有线耳机从她耳中滑落,在地面弹跳了几下,与手机和书包一同被遗留在冰凉的地面。
琴酒冷漠地看了一眼倒在地上的少女,弯腰以一种毫不怜惜的姿态将她抱起,他回头,锐利的目光精准地投向街角电线杆上的监控摄像头。
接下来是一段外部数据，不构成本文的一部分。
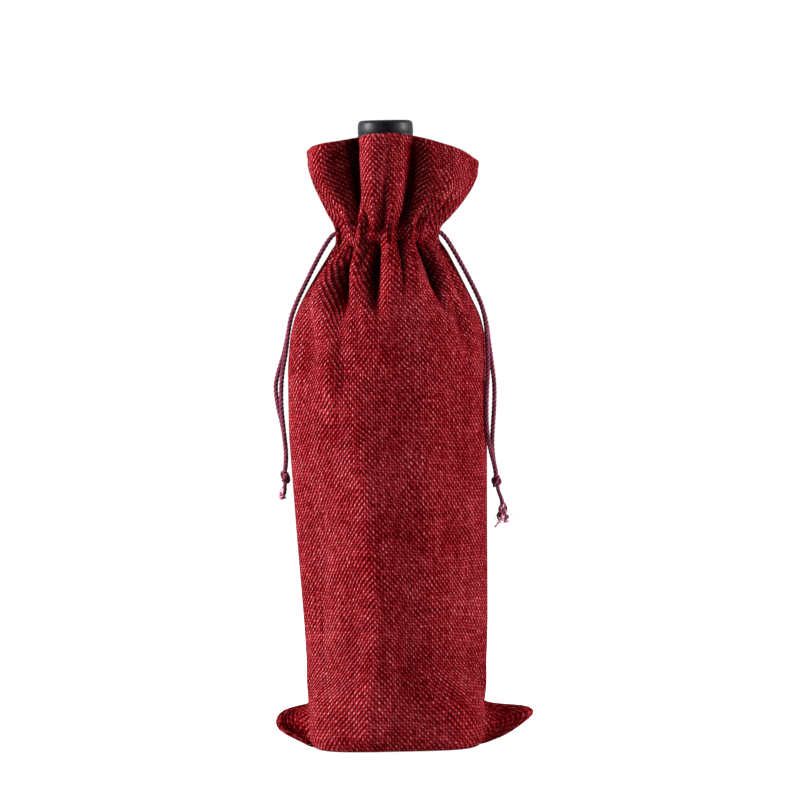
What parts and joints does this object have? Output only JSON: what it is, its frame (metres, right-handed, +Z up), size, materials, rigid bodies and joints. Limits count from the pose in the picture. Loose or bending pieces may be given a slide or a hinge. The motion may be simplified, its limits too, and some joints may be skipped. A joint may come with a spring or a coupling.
{
  "type": "wine gift bag",
  "caption": "Drawstring gift bag of coarse woven cloth, gathered at the neck around an upright wine bottle, with knotted cords hanging at both sides.",
  "frame": {"origin": "under the middle of the base, at the level of the surface it stands on", "axes": "+Z up, the front of the bag faces -Y, the side seams and drawstrings are at -X and +X"},
  "size_m": [0.13, 0.0804, 0.3121],
  "materials": {
    "cloth": "coarse open plain weave, matt, wine red with lighter and darker threads",
    "thread": "matt spun sewing thread",
    "cord": "twisted matt cord with frayed ends",
    "glass": "dark green bottle glass",
    "wine": "dark red liquid",
    "cork": "natural cork",
    "capsule": "satin black foil"
  },
  "bodies": {
    "bag": {"front_panel": "cloth", "back_panel": "cloth", "left_side_seam": "thread", "right_side_seam": "thread", "bottom_seam": "thread", "casing_stitch_upper": "thread", "casing_stitch_lower": "thread", "left_casing_cord": "cord", "right_casing_cord": "cord"},
    "bottle": {"bottle_glass": "glass", "wine": "wine", "cork": "cork", "capsule": "capsule"},
    "left_drawstring": {"left_front_strand": "cord", "left_back_strand": "cord", "left_knot": "cord", "left_front_tail": "cord", "left_back_tail": "cord"},
    "right_drawstring": {"right_front_strand": "cord", "right_back_strand": "cord", "right_knot": "cord", "right_front_tail": "cord", "right_back_tail": "cord"}
  },
  "joints": [
    {"name": "bottle_lift", "type": "slide", "parent": "bag", "child": "bottle", "axis": [0, 0, 1], "range_m": [0, 0.315], "deforming": ["front_panel", "back_panel", "left_side_seam", "right_side_seam", "casing_stitch_upper", "casing_stitch_lower", "left_casing_cord", "right_casing_cord"]},
    {"name": "left_drawstring_swing", "type": "hinge", "parent": "bag", "child": "left_drawstring", "pos_m": [-0.025, 0, 0.256], "axis": [0, 1, 0], "range_deg": [0, 75], "deforming": ["left_front_strand", "left_back_strand"]},
    {"name": "right_drawstring_swing", "type": "hinge", "parent": "bag", "child": "right_drawstring", "pos_m": [0.025, 0, 0.256], "axis": [0, -1, 0], "range_deg": [0, 75], "deforming": ["right_front_strand", "right_back_strand"]}
  ]
}
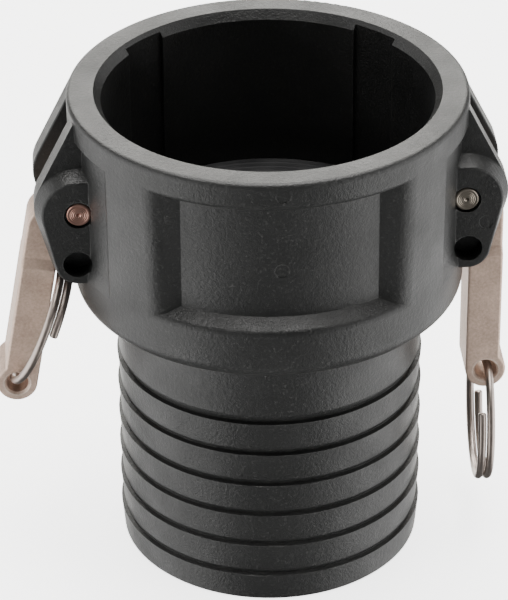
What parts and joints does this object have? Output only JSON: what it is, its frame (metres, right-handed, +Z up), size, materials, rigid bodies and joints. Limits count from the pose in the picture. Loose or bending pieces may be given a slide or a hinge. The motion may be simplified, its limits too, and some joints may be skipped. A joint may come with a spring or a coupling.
{
  "type": "camlock coupling",
  "caption": "Moulded female camlock coupler with a barbed hose tail and cam levers with split pull rings.",
  "frame": {"origin": "centre of the hose tail's end face, on the axis", "axes": "+Z up the axis towards the mouth of the socket, +X towards the right lever, -Y the front face"},
  "size_m": [0.1465, 0.1116, 0.1433],
  "materials": {
    "body_plastic": "black glass-filled polypropylene, moulded satin",
    "gasket_rubber": "black nitrile rubber",
    "pin_steel": "turned stainless steel",
    "lever_steel": "cast and tumbled stainless steel",
    "ring_steel": "drawn stainless wire"
  },
  "bodies": {
    "coupler": {"coupler_body": "body_plastic", "gasket": "gasket_rubber", "pin_left": "pin_steel", "pin_right": "pin_steel"},
    "lever_left_body": {"lever_left": "lever_steel"},
    "lever_right_body": {"lever_right": "lever_steel"},
    "ring_left_body": {"ring_left": "ring_steel"},
    "ring_right_body": {"ring_right": "ring_steel"}
  },
  "joints": [
    {"name": "lever_right_swing", "type": "hinge", "parent": "coupler", "child": "lever_right_body", "pos_m": [0.0536, 0, 0.1155], "axis": [0, -1, 0], "range_deg": [0, 115]},
    {"name": "lever_left_swing", "type": "hinge", "parent": "coupler", "child": "lever_left_body", "pos_m": [-0.0536, 0, 0.1155], "axis": [0, 1, 0], "range_deg": [0, 105]},
    {"name": "ring_right_swing", "type": "hinge", "parent": "lever_right_body", "child": "ring_right_body", "pos_m": [0.06205, 0, 0.0524], "axis": [0, -1, 0], "range_deg": [-10, 150]},
    {"name": "ring_left_swing", "type": "hinge", "parent": "lever_left_body", "child": "ring_left_body", "pos_m": [-0.07288, 0, 0.05483], "axis": [0, 1, 0], "range_deg": [0, 50.9]}
  ],
  "couplings": [
    {"joint": "ring_left_swing", "follows": "lever_left_swing", "ratio": 0.4844}
  ]
}
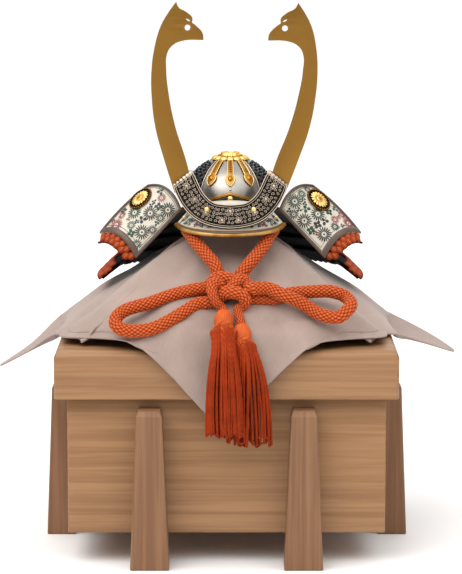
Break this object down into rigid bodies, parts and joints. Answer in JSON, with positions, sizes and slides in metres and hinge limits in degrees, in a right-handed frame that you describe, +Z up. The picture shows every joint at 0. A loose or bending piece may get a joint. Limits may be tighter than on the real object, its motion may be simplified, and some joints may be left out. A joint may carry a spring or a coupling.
{
  "type": "kabuto helmet on its stand and storage chest",
  "caption": "Small display samurai helmet with beaked brass horns on a cloth-covered stand and wooden chest, tied with an orange cord bow and tassels.",
  "frame": {"origin": "on the ground plane, under the centre of the bounding box without the cord's nodes", "axes": "+Z up, -Y towards the viewer, the side where the horns and the bow are, +X to the viewer's right"},
  "size_m": [0.3925, 0.29, 0.4601],
  "materials": {
    "wood": "satin",
    "linen": "matte",
    "lacquer": "gloss",
    "silver": "polished",
    "aged_silver": "satin",
    "pale_gold": "polished",
    "brass": "satin",
    "leather": "satin",
    "edge_brown": "satin",
    "lacing": "matte",
    "cord": "matte",
    "tassel": "matte"
  },
  "bodies": {
    "root": {"bowl": "lacquer", "brow_trim": "pale_gold", "chest_body": "wood", "chest_lid": "wood", "cord_knot": "cord", "cord_loop_left": "cord", "cord_loop_right": "cord", "cord_neck": "cord", "cord_tail_front": "cord", "cord_tail_side": "cord", "crown_ring": "pale_gold", "drape_cloth": "linen", "front_plate": "silver", "horn_left": "brass", "horn_mount": "aged_silver", "horn_right": "brass", "leg_back_left": "wood", "leg_back_right": "wood", "leg_front_left": "wood", "leg_front_right": "wood", "leg_side_left": "wood", "leg_side_right": "wood", "medallion_left": "pale_gold", "medallion_right": "pale_gold", "mount_stud_left": "pale_gold", "mount_stud_right": "pale_gold", "neck_lame_1": "lacquer", "neck_lame_2": "lacquer", "neck_lame_3": "lacquer", "neck_lame_4": "lacquer", "neck_lame_5": "lacing", "stand_post": "wood", "strip_left": "pale_gold", "strip_middle": "pale_gold", "strip_right": "pale_gold", "tassel_front": "tassel", "tassel_side": "tassel", "visor": "leather", "visor_rim": "pale_gold", "visor_stud_left": "pale_gold", "visor_stud_right": "pale_gold", "wing_left": "leather", "wing_right": "leather", "wing_rim_left": "edge_brown", "wing_rim_right": "edge_brown"}
  },
  "joints": []
}
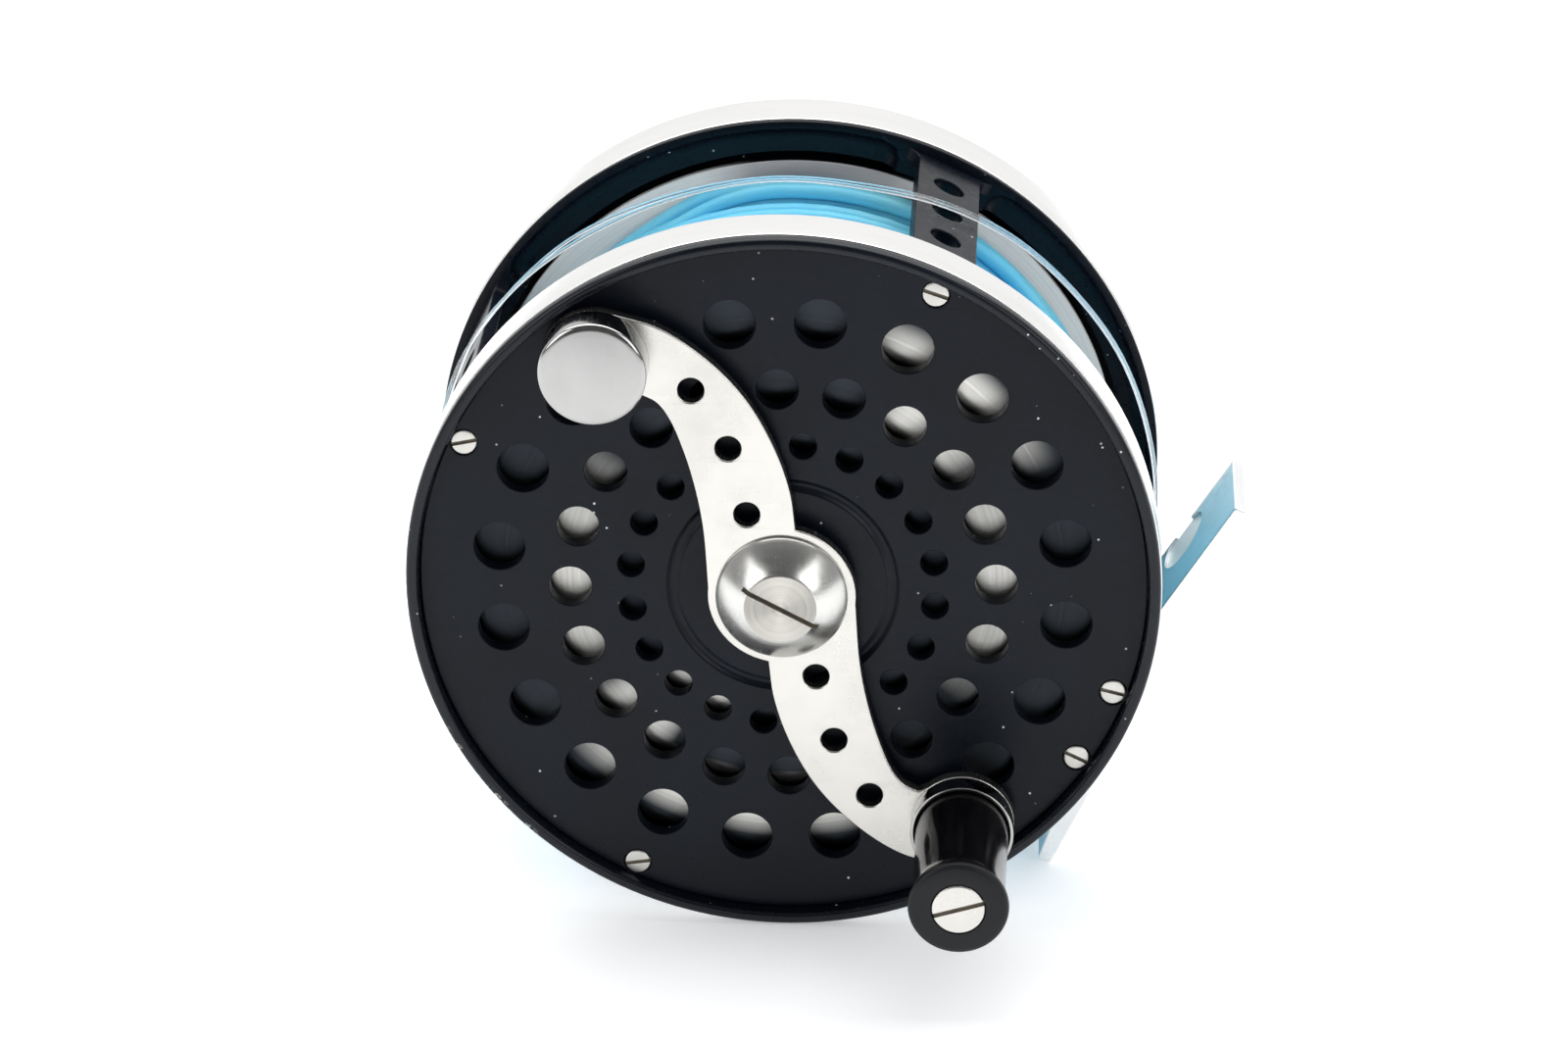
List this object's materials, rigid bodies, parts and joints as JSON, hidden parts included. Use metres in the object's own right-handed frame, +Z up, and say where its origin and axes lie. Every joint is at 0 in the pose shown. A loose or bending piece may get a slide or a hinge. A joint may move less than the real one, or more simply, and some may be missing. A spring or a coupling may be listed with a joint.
{
  "type": "fly fishing reel",
  "caption": "Fly reel with an S-shaped crank, drilled side plate, polished rims, a spool full of blue line, a click check and a rod foot.",
  "frame": {"origin": "on the surface the rims stand on, under the centre of the reel's box", "axes": "+Z up, spool axis along Y, crank side facing -Y, rod foot on the +X side"},
  "size_m": [0.106, 0.078, 0.095],
  "materials": {
    "black_anodised": "satin black anodised aluminium, faintly dusty",
    "polished_rim": "polished and lightly handled",
    "polished_foot": "polished, with a pale blue sheen on the inner face",
    "turned_metal": "lathe-turned, fine rings",
    "nickel_silver": "polished nickel silver with fine scratches",
    "steel": "turned steel",
    "brass": "turned brass",
    "horn": "polished black horn, satin end",
    "fly_line": "smooth plastic-coated line",
    "clear_mono": "clear nylon"
  },
  "bodies": {
    "frame": {"front_frame_ring": "black_anodised", "rear_frame_ring": "black_anodised", "front_plate": "black_anodised", "rear_plate": "black_anodised", "pillar_top": "black_anodised", "pillar_left": "black_anodised", "pillar_bottom": "black_anodised", "foot_bridge": "black_anodised", "front_rim_band": "polished_rim", "rear_rim_band": "polished_rim", "foot": "polished_foot", "foot_screw_upper": "steel", "foot_screw_lower": "steel", "front_screw_top": "steel", "front_screw_left": "steel", "front_screw_bottom": "steel", "front_screw_foot_upper": "steel", "front_screw_foot_lower": "steel", "rear_screw_top": "steel", "rear_screw_left": "steel", "rear_screw_bottom": "steel", "rear_screw_foot_upper": "steel", "rear_screw_foot_lower": "steel", "front_bushing": "brass", "rear_bushing": "brass", "pawl_post": "steel", "click_spring": "steel", "leader": "clear_mono"},
    "spool": {"spool_shaft": "steel", "spool_front_flange": "turned_metal", "spool_rear_flange": "turned_metal", "spool_arbor": "turned_metal", "line_winding": "fly_line", "click_gear": "brass", "crank_arm": "nickel_silver", "crank_nut": "nickel_silver", "counterweight": "nickel_silver", "knob_collar": "nickel_silver", "knob_spindle": "steel"},
    "handle_knob": {"knob": "horn"},
    "click_pawl": {"click_pawl": "steel"},
    "tension_knob": {"tension_knob": "polished_rim", "tension_cam": "steel"}
  },
  "joints": [
    {"name": "spool_spin", "type": "hinge", "parent": "frame", "child": "spool", "pos_m": [-0.00549, -0.0129, 0.0475], "axis": [0, 1, 0], "continuous": true},
    {"name": "knob_spin", "type": "hinge", "parent": "spool", "child": "handle_knob", "pos_m": [0.01751, -0.0279, 0.0161], "axis": [0, 1, 0], "continuous": true},
    {"name": "click_pawl_rock", "type": "hinge", "parent": "frame", "child": "click_pawl", "pos_m": [-0.00549, 0.0295, 0.0645], "axis": [0, 1, 0], "range_deg": [-10, 10], "stiffness_Nm_per_rad": 0.005},
    {"name": "tension_knob_turn", "type": "hinge", "parent": "frame", "child": "tension_knob", "pos_m": [-0.01649, 0.0351, 0.0721], "axis": [0, 1, 0], "range_deg": [0, 180]}
  ]
}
监控摄像头无声的将画面记录下来,也将那并未被兜帽遮挡多少的人脸清晰定格。
……
窗外的天色如同被墨汁一层层浸染,迅速暗沉下去,云层低垂。
世良玛丽坐在沙发上,一种莫名的不安感如同逐渐收紧的绳索,缠绕上心头。
这么晚了,真纯怎么还没回来?
平时这个点早就回来了,即便没回来也会给她打电话、发信息事先说明。
她拿起手机,再次拨打女儿的号码。
听筒里传来的依旧是忙音,一声声敲打在她越来越紧绷的神经上。
第三个未接电话后,强烈的不安终于冲破阈值,化为冰冷的警铃在脑中尖啸。
没有丝毫犹豫,她迅速抓起帽子、口罩戴上,披上不起眼的外套出门。
夜色已浓,路灯陆续亮起,投下团团昏黄而孤寂的光晕。
世良玛丽凭借着母亲的本能和特工的警觉,沿着女儿放学最可能行走的路线疾步搜寻。
终于,在一条略显僻静、行人稀少的人行道旁,她的脚步像被钉住一般,猛地顿住!
路灯的光,清晰地照亮了地上的几样东西:
一个熟悉的书包;书包旁边,是屏幕朝下扣着的手机;一根白色的耳机线,蜿蜒着从手机端口伸出,另一端孤零零地躺在冰冷的地面上。
心脏仿佛瞬间被一只无形的手攥紧。
真纯出事了!
连手机和塞在耳朵里的耳机都一起掉落在这里,只能说明一件事——
袭击发生得猝不及防,真纯甚至连一丝反应或反抗的机会都没有,就失去了意识。
她的视线如同探照灯般快速在周围环境扫视,下一秒,便死死锁定了不远处电线杆上那个监控摄像头。